Below are entries. Reproduce exactly the lines between the line holding "wing = radiator()" and the line holding "obj.matrix_parent_inverse = Matrix.Identity(4)", inclusive, and only those.
------ THE DATA
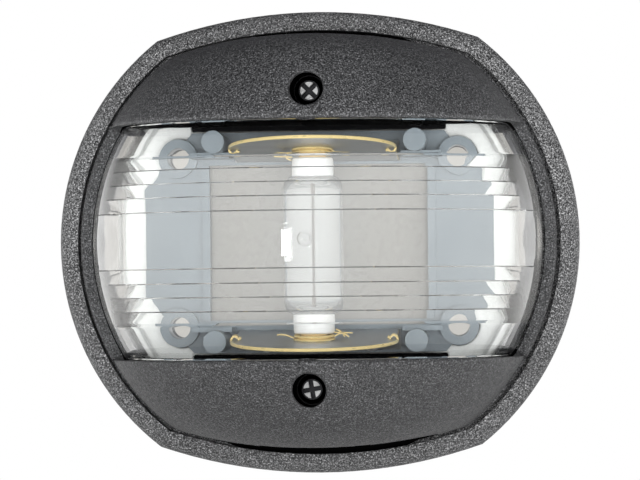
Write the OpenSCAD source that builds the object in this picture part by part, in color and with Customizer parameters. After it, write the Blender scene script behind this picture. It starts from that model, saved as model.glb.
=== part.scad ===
// White stern navigation light for a small boat, with a festoon bulb behind a belted clear lens.
// Millimetres. Z is up and the light shines along -Y. The origin is the middle of the back face,
// the face that lies on the transom. Inside front() the drawing plane is the face of the light:
// x across, y up, and z is the height off the transom.

/* [Housing] */
// Half the overall width
half_w = 40; // [30:0.1:60]
// Radius of the two side arcs
side_r = 39.7; // [25:0.1:60]
// Radius of the top and bottom arcs
arch_r = 75.5; // [50:0.5:120]
// Half the overall height, at the crown of the arcs
half_h = 35.45; // [25:0.05:55]
// Width of the raised rim, measured inward from the outline
rim_w = 2.9; // [2:0.1:5]
// Height of the rim crest
rim_h = 6.2; // [4:0.1:10]
// Radius on the outer edge of the rim
rim_edge = 2.3; // [0.5:0.1:3]
// Thickness of the floor
floor_t = 3; // [2:0.1:5]

/* [Fixing to the boat] */
// Spacing of the four fixing holes across
fix_x = 43; // [30:0.5:60]
// Spacing of the four fixing holes up and down
fix_z = 26; // [16:0.5:40]
// Radius of a fixing hole
fix_r = 1.7; // [1:0.05:3]
// Outer radius of the sleeve round a fixing hole
fix_sleeve_r = 3.05; // [2:0.05:5]
// Height of that sleeve off the transom
fix_sleeve_h = 7.6; // [5:0.1:12]

/* [Cable entry] */
// Radius of the hole in the floor
entry_r = 3.5; // [2:0.1:6]
// Sideways place of the hole
entry_x = 13; // [0:0.5:20]
// How far the hole lies below the middle
entry_down = 22.4; // [0:0.1:26]
// Bore of the grommet
grommet_bore = 2.2; // [1:0.1:4]

/* [Cover] */
// Gap between the rim and the cover
cover_gap = 0.6; // [0.3:0.1:1.5]
// Wall of the cover
cover_wall = 1.8; // [1:0.1:3]
// Height of the land beside the lens
land_h = 8; // [6:0.1:12]
// Radius of the domed caps
cap_r = 36.1; // [30:0.1:45]
// Distance from the middle to the edge of a cap
cap_edge = 17.75; // [12:0.05:24]
// Thickness of the shelf that closes a cap
shelf_t = 3; // [1.5:0.1:5]

/* [Lens] */
// Outside radius of the lens dome
lens_r = 34.4; // [28:0.1:42]
// Thickness of the lens dome
lens_t = 2; // [1:0.1:4]
// Half the height of the lens, with the edge that enters the caps
lens_half = 19.1; // [14:0.1:24]
// How far the axis of the belt stands in front of the centre of the dome
belt_shift = 1; // [0:0.1:4]

/* [Cover screws] */
// Distance of a cover screw from the middle
screw_at = 22.2; // [16:0.1:28]
// Radius of the shank
shank_r = 1.45; // [1:0.05:2]
// Radius of the head
head_r = 2.15; // [1.5:0.05:3]
// Height of the seat under the head
seat_h = 25.3; // [18:0.1:32]

/* [Bulb and contacts] */
// Height of the bulb axis off the transom
bulb_h = 20.5; // [14:0.1:28]
// How far the bulb sits above the middle (negative is below)
bulb_up = -0.7; // [-2:0.1:2]
// How far the contacts sit above the middle
contact_up = -0.55; // [-2:0.1:2]
// Radius of the bulb glass
glass_r = 4.45; // [3:0.05:6]
// Length of the bulb over its tips
bulb_len = 31; // [28:0.5:44]
// Thickness of the contact sheet
sheet_t = 0.5; // [0.2:0.05:1]
// Radius of the round end of a contact
contact_r = 12.5; // [8:0.1:15]
// Outward lean of a contact, degrees
contact_lean = 5; // [0:0.5:10]

/* [Hidden] */
$fn = 96;
side_c = half_w - side_r;
arch_c = arch_r - half_h;
cover_in = rim_w + cover_gap;
wall_in = cover_in + cover_wall;
wall_back = floor_t + 1;
lens_in = lens_r - lens_t;
shelf_back = 9;
draft = 0.06;
boss_r = 4.8;
pillar_r = 3.5;
pillar_h = seat_h - 2.1;
insert_r = 2.3;
insert_l = 5.7;
pan_t = 1.3;
pan_top = floor_t + 0.05 + pan_t;
plate_back = pan_top + 0.05;
plate_top = plate_back + 1.5;
root_y = 12.85;
rivet_y = root_y + 2.1;
root_h = plate_top + 0.6;
tip_at = bulb_len / 2;
cap_base = 10.6;
cap_end = 13.2;
BELT = [[12.2, 31.5], [10.43, 32.15], [8.35, 32.95], [6.28, 33.55], [4.12, 34.05]];
belt_in = sqrt(lens_in * lens_in - BELT[0][0] * BELT[0][0]);

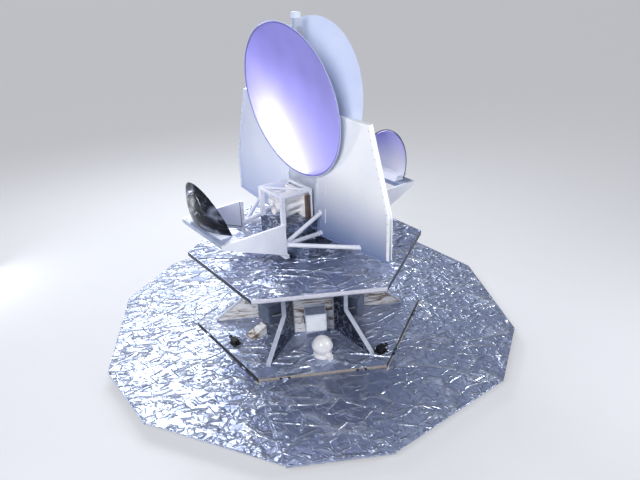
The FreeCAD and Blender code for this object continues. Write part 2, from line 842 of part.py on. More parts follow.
# Focal plane
def focal_frame():
    """Open frame over the horns on the +X side."""
    top = instrument_zero + frame_top
    b, p = frame_bar, frame_post
    x0, x1, hy = frame_inner_x, frame_outer_x, frame_half_y
    bars = [
        box(x0, x1, -hy, -hy + b, top - b, top),
        box(x0, x1, hy - b, hy, top - b, top),
        box(x0, x0 + b, -hy, hy, top - b, top),
        box(x1 - b, x1, -hy, hy, top - b, top),
        box(x1 - p, x1, -hy, -hy + p, core_top, top),
        box(x1 - p, x1, hy - p, hy, core_top, top),
        box(x0, x0 + b, -hy, -hy + b, core_top, top),
        box(x0, x0 + b, hy - b, hy, core_top, top),
    ]
    diagonal = tube(vec(x1 - b, hy - b, top - b / 2.0), vec(x0 + b, -hy + b, top - b / 2.0), b / 2.0)
    return fused(bars + [diagonal])


def horn():
    """A hollow horn along +X with a curved flare, a lip round its mouth and a flange at its throat."""
    middle = horn_throat + (horn_mouth - horn_throat) * horn_flare
    half = horn_length / 2.0
    outer = Part.Arc(vec(0, 0, horn_throat), vec(half, 0, middle), vec(horn_length, 0, horn_mouth))
    mouth = Part.makeLine(vec(horn_length, 0, horn_mouth), vec(horn_length, 0, horn_mouth - horn_wall))
    inner = Part.Arc(vec(horn_length, 0, horn_mouth - horn_wall), vec(half, 0, middle - horn_wall),
                     vec(0, 0, horn_throat - horn_wall))
    throat = Part.makeLine(vec(0, 0, horn_throat - horn_wall), vec(0, 0, horn_throat))
    section = Part.Face(Part.Wire([outer.toShape(), mouth, inner.toShape(), throat]))
    flare = section.revolve(vec(0, 0), vec(1, 0), 360)
    along = vec(1, 0)
    lip_start = vec(horn_length - horn_lip_thickness, 0)
    lip = Part.makeCylinder(horn_mouth + horn_lip, horn_lip_thickness, lip_start, along)
    lip = lip.cut(Part.makeCylinder(horn_mouth - horn_wall / 2.0, horn_length, vec(0, 0), along))
    flange = Part.makeCylinder(horn_throat + horn_flange, horn_flange, vec(0, 0), along)
    flange = flange.cut(Part.makeCylinder(horn_throat - horn_wall, horn_flange, vec(0, 0), along))
    return fused([flare, lip, flange])


def feed_horns():
    """Horns that look out to +X, on one mounting wall."""
    half = frame_half_y - frame_post
    inner = frame_inner_x + frame_bar
    front = inner + horn_wall_plate
    top = instrument_zero + frame_top - frame_bar - horn_plate_gap
    parts = [box(inner, front, -half, half, core_top, top)]
    flare = horn()
    for z, places in horn_rows:
        for y in places:
            copy = flare.copy()
            copy.translate(vec(front, y, instrument_zero + z))
            parts.append(copy)
    return fused(parts)


def receiver_box():
    """Tall narrow box beside the horns."""
    x0 = frame_inner_x + frame_bar
    y0 = -frame_half_y
    return box(x0, x0 + receiver_width, y0, y0 + receiver_depth, core_top, core_top + receiver_height)


os.makedirs("parts", exist_ok=True)
write("separation_ring", separation_ring())
write("lower_deck", lower_deck())
write("hub", hub())
write("radial_fins", radial_fins())
write("upper_deck", upper_deck())
for i in range(6):
    write("bay_box_%d" % (i + 1), turned(bay_box(), 60.0 * i))
write("propellant_tank", propellant_tank())
write("harness_wedge", harness_wedge())
write("thruster_pods", thruster_pods())
write("isolation_cylinder", isolation_cylinder())
write("base_frame", base_frame())
write("instrument_core", instrument_core())

plate = support_plate()
plates = Part.makeCompound([plate, mirrored_y(plate)])
bowl = primary()
for name, flip in (("b", lambda shape: shape), ("a", mirrored_x)):
    write("support_plates_" + name, flip(plates))
    write("crossbar_" + name, flip(crossbar()))
    write("primary_" + name, flip(bowl))
    write("primary_pads_" + name, flip(primary_pads(bowl)))
    write("secondary_" + name, flip(secondary()))
    write("secondary_cradle_" + name, flip(secondary_cradle()))
    write("focal_frame_" + name, flip(focal_frame()))
    write("feed_horns_" + name, flip(feed_horns()))
    write("receiver_box_" + name, flip(receiver_box()))

wing = radiator()
write("struts", struts([wing, mirrored_y(wing), plates, mirrored_x(plates)]))
write("radiator_right", wing)
write("radiator_left", mirrored_y(wing))
write("spine", spine())
write("top_antenna", top_antenna())

panel = shield_panel()
half_web = web_half()
for i in range(6):
    write("shield_panel_%d" % (i + 1), turned(panel, 60.0 * i))
    write("web_%dl" % (i + 1), turned(half_web, 60.0 * i))
    write("web_%dr" % (i + 1), turned(mirrored_y(half_web), 60.0 * i))
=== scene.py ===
"""Visual model of a space observatory satellite on its separation ring.

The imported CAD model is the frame. Film, fasteners, fittings and finishes are built round it, in metres.
"""

from __future__ import annotations

import logging
import math
from dataclasses import dataclass
from enum import Enum
from typing import Callable, Sequence, Union

import bmesh
import bpy
from mathutils import Matrix, Vector


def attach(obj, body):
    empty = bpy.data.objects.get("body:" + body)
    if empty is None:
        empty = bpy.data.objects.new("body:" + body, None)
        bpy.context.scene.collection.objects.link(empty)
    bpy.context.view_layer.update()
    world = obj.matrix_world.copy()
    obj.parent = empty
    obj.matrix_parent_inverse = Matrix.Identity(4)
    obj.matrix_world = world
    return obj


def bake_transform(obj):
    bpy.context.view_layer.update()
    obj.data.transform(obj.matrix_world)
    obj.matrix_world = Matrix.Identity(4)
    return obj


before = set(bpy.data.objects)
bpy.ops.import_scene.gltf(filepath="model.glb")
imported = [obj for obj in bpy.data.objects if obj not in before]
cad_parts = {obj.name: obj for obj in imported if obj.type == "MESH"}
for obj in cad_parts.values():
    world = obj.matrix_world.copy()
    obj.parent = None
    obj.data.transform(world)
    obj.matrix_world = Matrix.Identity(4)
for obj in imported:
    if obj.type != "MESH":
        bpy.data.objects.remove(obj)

LOG = logging.getLogger("satellite")
MM = 0.001
# Value of the ridged noise along the top of a crease line.
RIDGE_TOP = 1.18
Tree = bpy.types.NodeTree
Node = bpy.types.Node
Source = Union[bpy.types.Node, bpy.types.NodeSocket]
Sockets = tuple[dict, dict]
Piece = bpy.types.Object
Points = list[Vector]


def srgb(code: str) -> tuple[float, float, float, float]:
    """Turn an sRGB hex colour into linear values.

    Args:
        code: Six hex digits, such as "c0c4cc".

    Returns:
        Linear red, green and blue, and an alpha of 1.
    """
    parts = [int(code[i:i + 2], 16) / 255.0 for i in (0, 2, 4)]
    linear = [v / 12.92 if v <= 0.04045 else ((v + 0.055) / 1.055) ** 2.4 for v in parts]
    return linear[0], linear[1], linear[2], 1.0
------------
- [EXPECTED ANSWER]
wing = radiator()
write("struts", struts([wing, mirrored_y(wing), plates, mirrored_x(plates)]))
write("radiator_right", wing)
write("radiator_left", mirrored_y(wing))
write("spine", spine())
write("top_antenna", top_antenna())

panel = shield_panel()
half_web = web_half()
for i in range(6):
    write("shield_panel_%d" % (i + 1), turned(panel, 60.0 * i))
    write("web_%dl" % (i + 1), turned(half_web, 60.0 * i))
    write("web_%dr" % (i + 1), turned(mirrored_y(half_web), 60.0 * i))
=== scene.py ===
"""Visual model of a space observatory satellite on its separation ring.

The imported CAD model is the frame. Film, fasteners, fittings and finishes are built round it, in metres.
"""

from __future__ import annotations

import logging
import math
from dataclasses import dataclass
from enum import Enum
from typing import Callable, Sequence, Union

import bmesh
import bpy
from mathutils import Matrix, Vector


def attach(obj, body):
    empty = bpy.data.objects.get("body:" + body)
    if empty is None:
        empty = bpy.data.objects.new("body:" + body, None)
        bpy.context.scene.collection.objects.link(empty)
    bpy.context.view_layer.update()
    world = obj.matrix_world.copy()
    obj.parent = empty
    obj.matrix_parent_inverse = Matrix.Identity(4)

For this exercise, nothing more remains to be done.